---------- Given data ----------
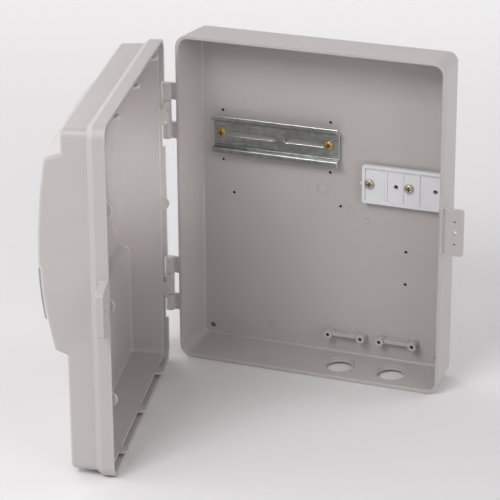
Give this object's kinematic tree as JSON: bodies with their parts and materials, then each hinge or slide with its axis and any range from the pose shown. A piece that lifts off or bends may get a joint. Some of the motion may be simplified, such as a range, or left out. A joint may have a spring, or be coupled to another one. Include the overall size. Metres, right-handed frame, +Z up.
{
  "type": "electric meter box",
  "caption": "Wall-mounted electric meter enclosure with a hinged domed lid, clear window flap, top-hat rail, terminal plate, cable clamp posts and cable entries.",
  "frame": {"origin": "on the wall plane, at the centre of the rectangle of wall fixing holes, which is also the centre of the back box", "axes": "+X to the right seen from the front, towards the latch flange; +Y into the wall; +Z up"},
  "size_m": [0.3316, 0.3209, 0.31],
  "materials": {
    "grey_plastic": "satin moulded plastic",
    "clear_plastic": "clear polished plastic",
    "zinc_steel": "zinc-plated sheet",
    "yellow_zinc_steel": "yellow zinc-plated",
    "brass": "bright brass",
    "white_plastic": "glossy white plastic",
    "pin_steel": "plain steel wire"
  },
  "bodies": {
    "base": {"back_box": "grey_plastic", "upper_hinge_pin": "pin_steel", "lower_hinge_pin": "pin_steel", "din_rail": "zinc_steel", "rail_screw_left": "yellow_zinc_steel", "rail_screw_right": "yellow_zinc_steel", "terminal_plate": "white_plastic", "plate_screw_left": "brass", "plate_screw_right": "brass"},
    "lid": {"lid": "grey_plastic"},
    "flap": {"window_flap": "clear_plastic"}
  },
  "joints": [
    {"name": "lid_hinge", "type": "hinge", "parent": "base", "child": "lid", "pos_m": [-0.1334, -0.04865, 0], "axis": [0, 0, -1], "range_deg": [-77.5, 77.5]},
    {"name": "flap_hinge", "type": "hinge", "parent": "lid", "child": "flap", "pos_m": [-0.14417, -0.26501, 0.036], "axis": [-0.2164, 0.9763, 0], "range_deg": [0, 95]}
  ]
}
----------
* [Set problem]: Copy every line verbatim.

* [Output below]:
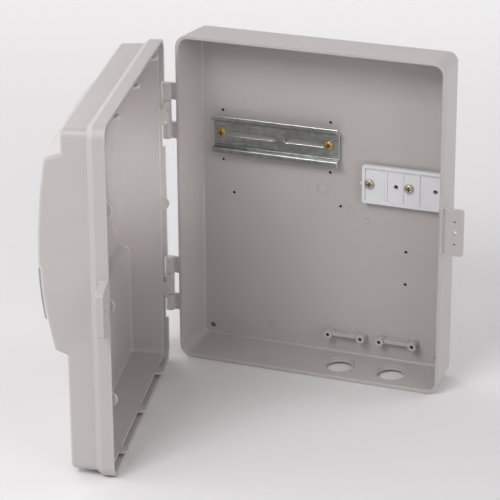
Give this object's kinematic tree as JSON: bodies with their parts and materials, then each hinge or slide with its axis and any range from the pose shown. A piece that lifts off or bends may get a joint. Some of the motion may be simplified, such as a range, or left out. A joint may have a spring, or be coupled to another one. Include the overall size. Metres, right-handed frame, +Z up.
{
  "type": "electric meter box",
  "caption": "Wall-mounted electric meter enclosure with a hinged domed lid, clear window flap, top-hat rail, terminal plate, cable clamp posts and cable entries.",
  "frame": {"origin": "on the wall plane, at the centre of the rectangle of wall fixing holes, which is also the centre of the back box", "axes": "+X to the right seen from the front, towards the latch flange; +Y into the wall; +Z up"},
  "size_m": [0.3316, 0.3209, 0.31],
  "materials": {
    "grey_plastic": "satin moulded plastic",
    "clear_plastic": "clear polished plastic",
    "zinc_steel": "zinc-plated sheet",
    "yellow_zinc_steel": "yellow zinc-plated",
    "brass": "bright brass",
    "white_plastic": "glossy white plastic",
    "pin_steel": "plain steel wire"
  },
  "bodies": {
    "base": {"back_box": "grey_plastic", "upper_hinge_pin": "pin_steel", "lower_hinge_pin": "pin_steel", "din_rail": "zinc_steel", "rail_screw_left": "yellow_zinc_steel", "rail_screw_right": "yellow_zinc_steel", "terminal_plate": "white_plastic", "plate_screw_left": "brass", "plate_screw_right": "brass"},
    "lid": {"lid": "grey_plastic"},
    "flap": {"window_flap": "clear_plastic"}
  },
  "joints": [
    {"name": "lid_hinge", "type": "hinge", "parent": "base", "child": "lid", "pos_m": [-0.1334, -0.04865, 0], "axis": [0, 0, -1], "range_deg": [-77.5, 77.5]},
    {"name": "flap_hinge", "type": "hinge", "parent": "lid", "child": "flap", "pos_m": [-0.14417, -0.26501, 0.036], "axis": [-0.2164, 0.9763, 0], "range_deg": [0, 95]}
  ]
}